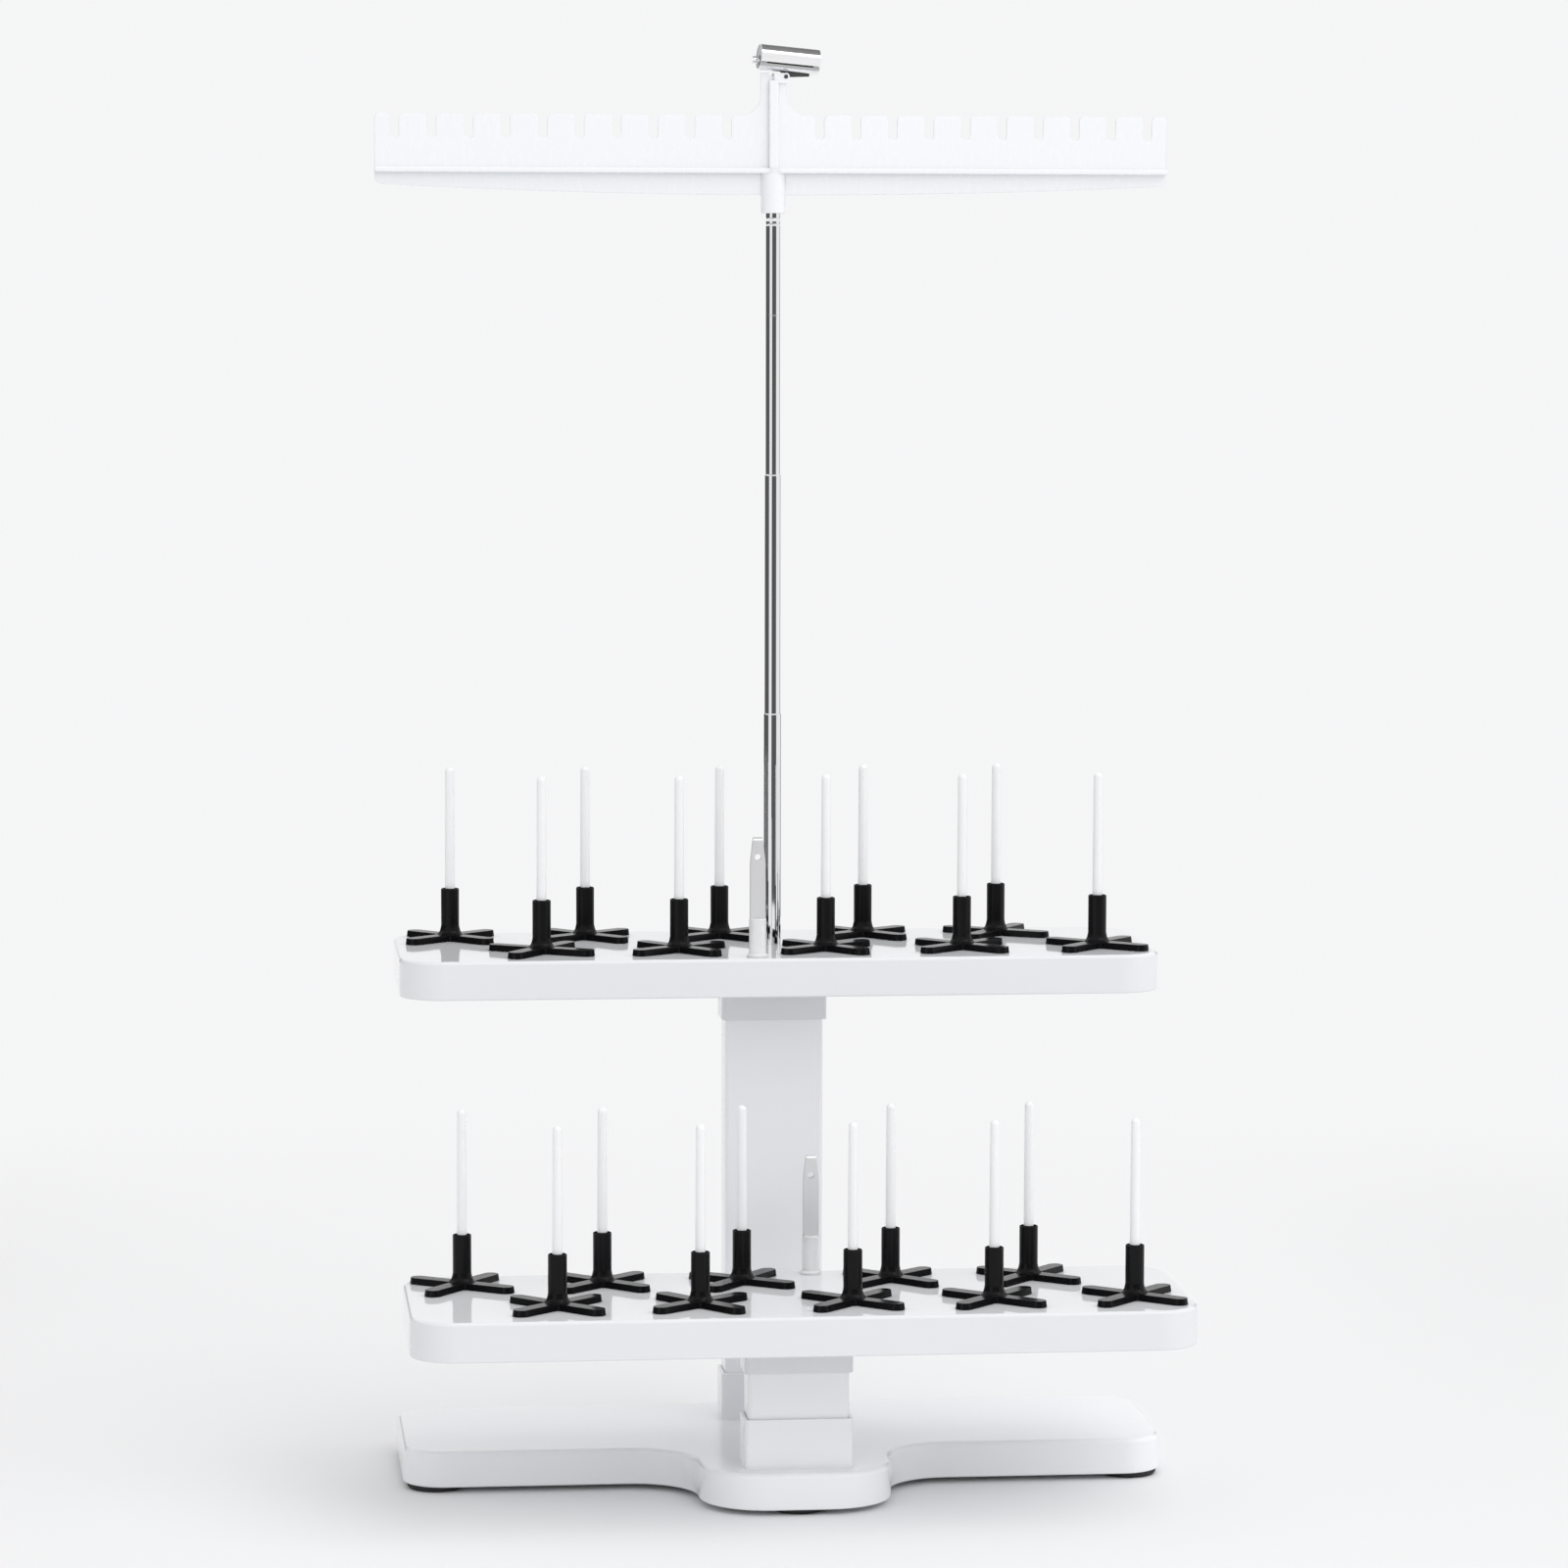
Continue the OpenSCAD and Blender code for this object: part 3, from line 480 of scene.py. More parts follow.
class NodeSheet:
    """The nodes of one material, with short calls to add and join them."""

    # Most of a noise's values lie between these two
    noise_low: float = 0.3
    noise_high: float = 0.7

    def __init__(self, name: str) -> None:
        """Start a material with its main shader.

        Args:
            name: The material's name.
        """
        self.made = bpy.data.materials.new(name)
        self.made.use_nodes = True
        self.tree = self.made.node_tree
        self.shader = self.tree.nodes["Principled BSDF"]
        self.place = self.add("ShaderNodeTexCoord").outputs["Object"]

    def add(self, kind: str, **settings: object) -> bpy.types.Node:
        """Add a node and set its properties.

        Args:
            kind: The node's type.
            **settings: Its properties.

        Returns:
            The node.
        """
        node = self.tree.nodes.new(kind)
        for key, value in settings.items():
            setattr(node, key, value)
        return node

    def set(self, values: Mapping[str, object]) -> None:
        """Set sockets of the main shader."""
        for key, value in values.items():
            self.shader.inputs[key].default_value = value

    def join(self, source: bpy.types.NodeSocket, target: bpy.types.NodeSocket) -> None:
        """Join two sockets."""
        self.tree.links.new(source, target)

    def noise(self, scale: float, detail: float = 3, stretch: Sequence[float] = (1, 1, 1)) -> bpy.types.NodeSocket:
        """Add a noise pattern in the object's own space.

        Args:
            scale: Cells per metre.
            detail: Octaves of the noise.
            stretch: Scale along each axis.

        Returns:
            The noise's value.
        """
        mapping = self.add("ShaderNodeMapping")
        mapping.inputs["Scale"].default_value = stretch
        self.join(self.place, mapping.inputs["Vector"])
        noise = self.add("ShaderNodeTexNoise")
        noise.inputs["Scale"].default_value = scale
        noise.inputs["Detail"].default_value = detail
        self.join(mapping.outputs["Vector"], noise.inputs["Vector"])
        return noise.outputs["Fac"]

    def spread(self, source: bpy.types.NodeSocket, low: float, high: float) -> bpy.types.NodeSocket:
        """Spread the middle of a noise over a range of values.

        Args:
            source: The noise's value.
            low: Lowest value.
            high: Highest value.

        Returns:
            The value.
        """
        ranged = self.add("ShaderNodeMapRange")
        ranged.inputs["From Min"].default_value = self.noise_low
        ranged.inputs["From Max"].default_value = self.noise_high
        ranged.inputs["To Min"].default_value = low
        ranged.inputs["To Max"].default_value = high
        self.join(source, ranged.inputs["Value"])
        return ranged.outputs["Result"]

    def tint(self, source: bpy.types.NodeSocket, low: Sequence[float], high: Sequence[float]) -> None:
        """Let the base colour drift between two colours with a noise.

        Args:
            source: The noise's value.
            low: Colour where the noise is low.
            high: Colour where it is high.
        """
        ramp = self.add("ShaderNodeValToRGB")
        ramp.color_ramp.elements[0].position = self.noise_low
        ramp.color_ramp.elements[0].color = (*low, 1)
        ramp.color_ramp.elements[1].position = self.noise_high
        ramp.color_ramp.elements[1].color = (*high, 1)
        self.join(source, ramp.inputs["Fac"])
        self.join(ramp.outputs["Color"], self.shader.inputs["Base Color"])

    def bumps(self, *layers: tuple[bpy.types.NodeSocket, float]) -> None:
        """Raise the surface by patterns.

        Args:
            *layers: Each pattern with its height in metres.
        """
        normal = None
        for height, distance in layers:
            bump = self.add("ShaderNodeBump")
            bump.inputs["Distance"].default_value = distance
            self.join(height, bump.inputs["Height"])
            if normal is not None:
                self.join(normal, bump.inputs["Normal"])
            normal = bump.outputs["Normal"]
        if normal is not None:
            self.join(normal, self.shader.inputs["Normal"])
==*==
▸ **Task directions**
Give the data again, exactly as it stands.

▸ **Complete answer**
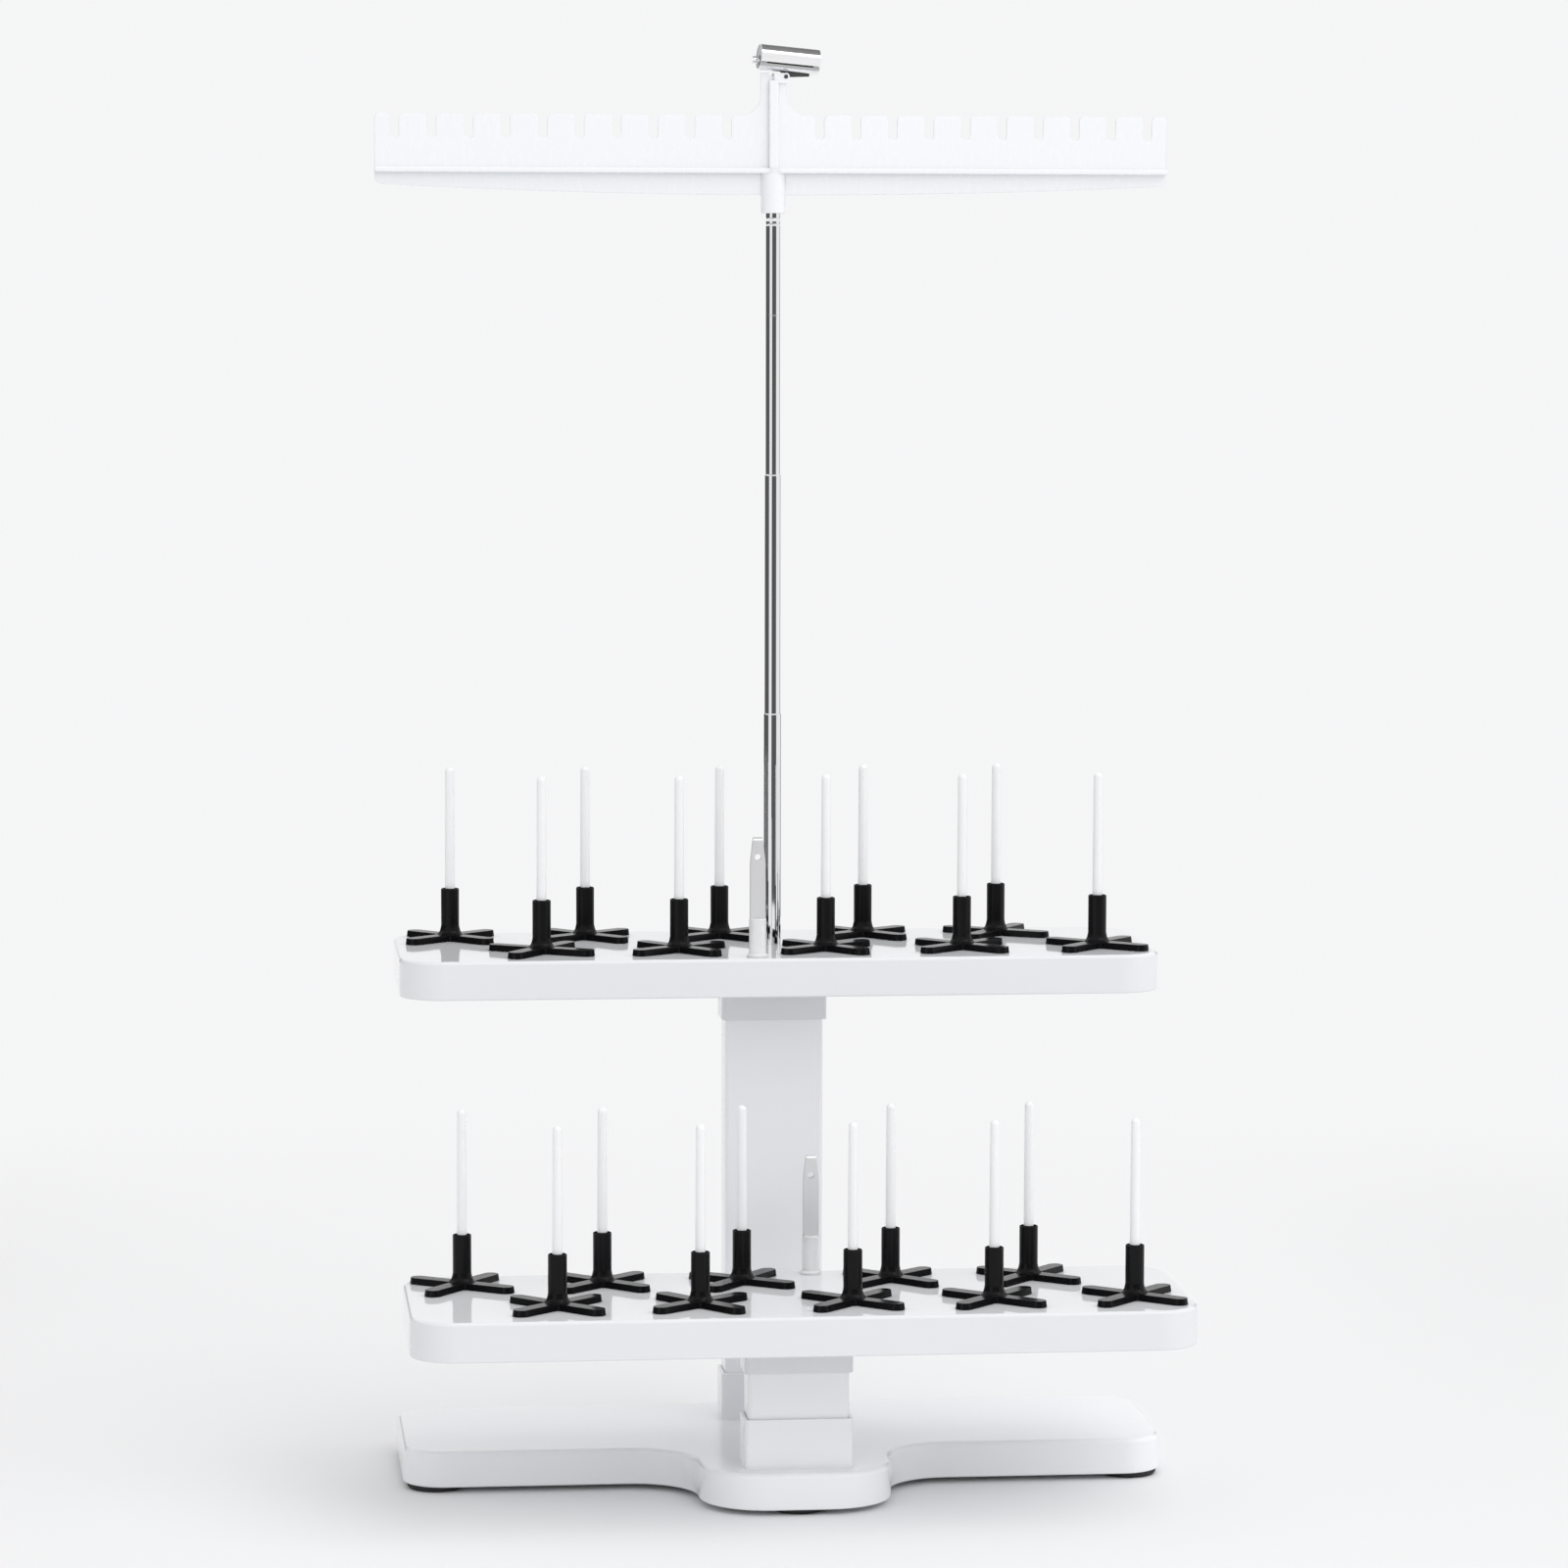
Continue the OpenSCAD and Blender code for this object: part 3, from line 480 of scene.py. More parts follow.
class NodeSheet:
    """The nodes of one material, with short calls to add and join them."""

    # Most of a noise's values lie between these two
    noise_low: float = 0.3
    noise_high: float = 0.7

    def __init__(self, name: str) -> None:
        """Start a material with its main shader.

        Args:
            name: The material's name.
        """
        self.made = bpy.data.materials.new(name)
        self.made.use_nodes = True
        self.tree = self.made.node_tree
        self.shader = self.tree.nodes["Principled BSDF"]
        self.place = self.add("ShaderNodeTexCoord").outputs["Object"]

    def add(self, kind: str, **settings: object) -> bpy.types.Node:
        """Add a node and set its properties.

        Args:
            kind: The node's type.
            **settings: Its properties.

        Returns:
            The node.
        """
        node = self.tree.nodes.new(kind)
        for key, value in settings.items():
            setattr(node, key, value)
        return node

    def set(self, values: Mapping[str, object]) -> None:
        """Set sockets of the main shader."""
        for key, value in values.items():
            self.shader.inputs[key].default_value = value

    def join(self, source: bpy.types.NodeSocket, target: bpy.types.NodeSocket) -> None:
        """Join two sockets."""
        self.tree.links.new(source, target)

    def noise(self, scale: float, detail: float = 3, stretch: Sequence[float] = (1, 1, 1)) -> bpy.types.NodeSocket:
        """Add a noise pattern in the object's own space.

        Args:
            scale: Cells per metre.
            detail: Octaves of the noise.
            stretch: Scale along each axis.

        Returns:
            The noise's value.
        """
        mapping = self.add("ShaderNodeMapping")
        mapping.inputs["Scale"].default_value = stretch
        self.join(self.place, mapping.inputs["Vector"])
        noise = self.add("ShaderNodeTexNoise")
        noise.inputs["Scale"].default_value = scale
        noise.inputs["Detail"].default_value = detail
        self.join(mapping.outputs["Vector"], noise.inputs["Vector"])
        return noise.outputs["Fac"]

    def spread(self, source: bpy.types.NodeSocket, low: float, high: float) -> bpy.types.NodeSocket:
        """Spread the middle of a noise over a range of values.

        Args:
            source: The noise's value.
            low: Lowest value.
            high: Highest value.

        Returns:
            The value.
        """
        ranged = self.add("ShaderNodeMapRange")
        ranged.inputs["From Min"].default_value = self.noise_low
        ranged.inputs["From Max"].default_value = self.noise_high
        ranged.inputs["To Min"].default_value = low
        ranged.inputs["To Max"].default_value = high
        self.join(source, ranged.inputs["Value"])
        return ranged.outputs["Result"]

    def tint(self, source: bpy.types.NodeSocket, low: Sequence[float], high: Sequence[float]) -> None:
        """Let the base colour drift between two colours with a noise.

        Args:
            source: The noise's value.
            low: Colour where the noise is low.
            high: Colour where it is high.
        """
        ramp = self.add("ShaderNodeValToRGB")
        ramp.color_ramp.elements[0].position = self.noise_low
        ramp.color_ramp.elements[0].color = (*low, 1)
        ramp.color_ramp.elements[1].position = self.noise_high
        ramp.color_ramp.elements[1].color = (*high, 1)
        self.join(source, ramp.inputs["Fac"])
        self.join(ramp.outputs["Color"], self.shader.inputs["Base Color"])

    def bumps(self, *layers: tuple[bpy.types.NodeSocket, float]) -> None:
        """Raise the surface by patterns.

        Args:
            *layers: Each pattern with its height in metres.
        """
        normal = None
        for height, distance in layers:
            bump = self.add("ShaderNodeBump")
            bump.inputs["Distance"].default_value = distance
            self.join(height, bump.inputs["Height"])
            if normal is not None:
                self.join(normal, bump.inputs["Normal"])
            normal = bump.outputs["Normal"]
        if normal is not None:
            self.join(normal, self.shader.inputs["Normal"])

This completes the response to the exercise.